Annual Award: On each date of the Company’s Annual Meeting of Stockholders following the completion of the Company’s initial public offering (the “Annual Meeting”), each continuing non-employee member of the Board of Directors, other than a director receiving an Initial Award, will receive an annual equity award (the “Annual Award”) in the form of a stock option covering 40,000 shares or as determined by the Compensation and Management Development Committee, which shall vest in ratable monthly installments over one year from the date of grant; provided,  however, that all vesting shall cease if the director resigns from the Board of Directors or otherwise ceases to serve as a director, unless the Board of Directors determines that the circumstances warrant continuation of vesting.

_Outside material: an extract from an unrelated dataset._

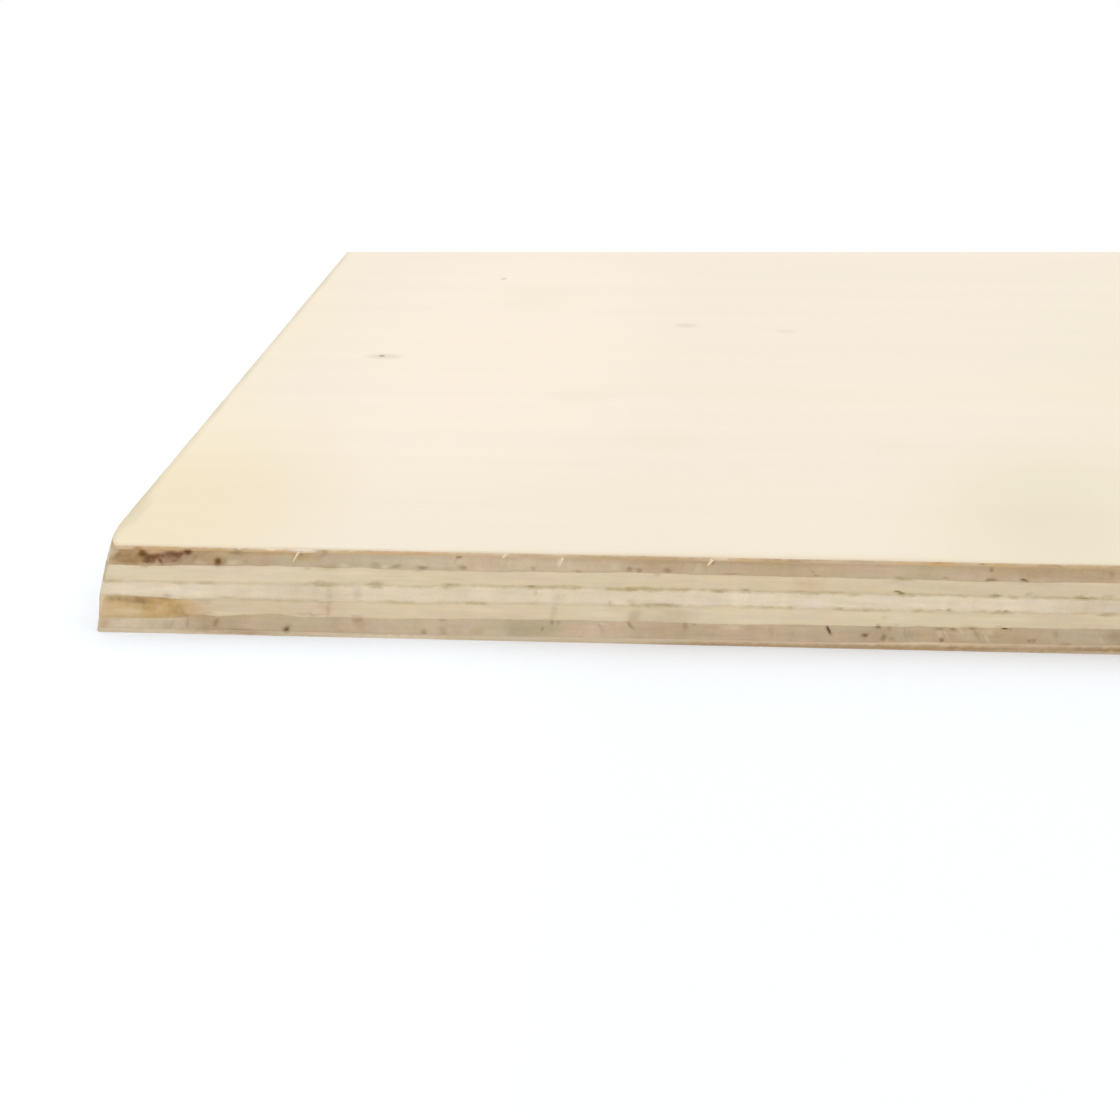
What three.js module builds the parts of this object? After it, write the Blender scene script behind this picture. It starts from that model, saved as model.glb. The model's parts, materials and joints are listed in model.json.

If the Annual Award is in the form of a stock option, such stock option shall have a per share exercise price equal to the Fair Market Value (as defined in the Company’s 2018 Stock Option and Incentive Plan) of the Company’s common stock on the date of grant.

 

Value: For purposes of this Policy, “Value” means with respect to (i) any award of stock options the grant date fair value of the option (i.e., Black-Scholes value) determined in accordance with the reasonable assumptions and methodologies employed by the Company for calculating the fair value of options under Accounting Standards Codification 718 “Compensation-Stock Compensation”  (“ASC 718”) and (ii) any award of restricted stock units the product of (A) the fair market value of one share of the Company’s common stock on the grant date, and (B) the aggregate number of shares pursuant to such award.

 

Expenses:  The Company will reimburse all reasonable out-of-pocket expenses incurred by non-employee directors in attending meetings of the Board or any Committee.

Adopted May 28, 2018, subject to effectiveness of the Company’s Registration Statement on Form S-1, and as amended on May 15, 2019.